Ok, enough of fun with the puns: it seems there is actually evidence that the bulk of the Korean pro gamers have been raised in a working-class family. So what, you may say… Well, this is actually a cause-consequence thread: the usual background, it seems, is a working-class family which has not much to lose and the only way out is up, because, let’s face it, esports is a high-risk endeavor and not many would put themselves on the line for gaming’s sake.

It’s the sons and daughters of bus mechanics, cab drivers, or even outcasts from financially-stable households who apparently make up the bulk of the esports talent squad. The exceptions, in turn, includes being the child of a college graduate. It seems many of the pros consulted on this mentioned the “Promise of Escape” as an incentive to go pro in a country where schooling is a pretty big deal, where academics are an intensively competitive field, with cram schools being the normal and not the exception. So, for kids who are not financially well-off, for whom cram schools and private tutoring are not an option, and the odds are pretty much against them, they find themselves with tons of free time on their hands plus very cheap gaming cafés called PC Bangs, which are generally around $1 an hour. You do the math.

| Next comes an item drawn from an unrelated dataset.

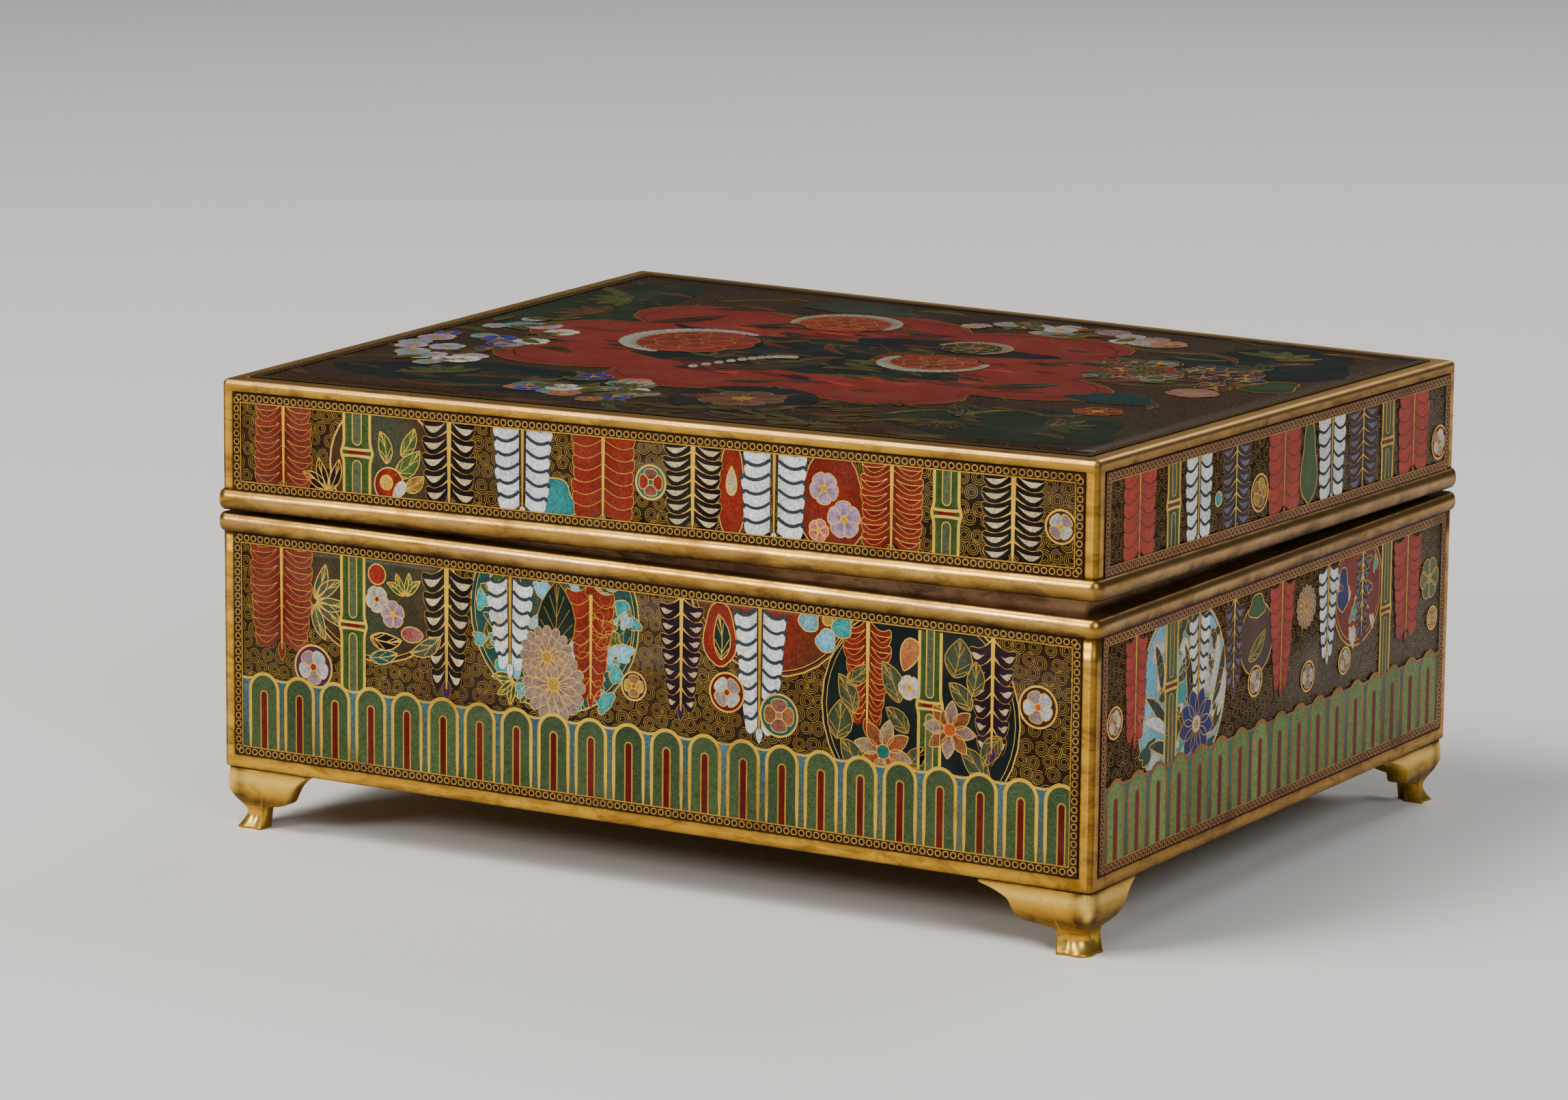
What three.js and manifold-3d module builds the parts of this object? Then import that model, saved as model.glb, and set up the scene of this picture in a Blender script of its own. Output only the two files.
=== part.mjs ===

Overall, with regular sports being out of the question due to money matters, being left out of the academic limelight, plus very affordable practice gaming venues, it was a no-brainer. Hey, some even became their families’ breadwinners, how’s that for turning it around.

Curiously, many Korean coaches and players were surprised when posed with the question. Clueless, to be exact, about the reasons their pros decided to join the esports industry. That just goes to show nobody’s asking the right questions. 

Either way, these musings are still in diapers and without proof, so just don’t go around quoting us (lol).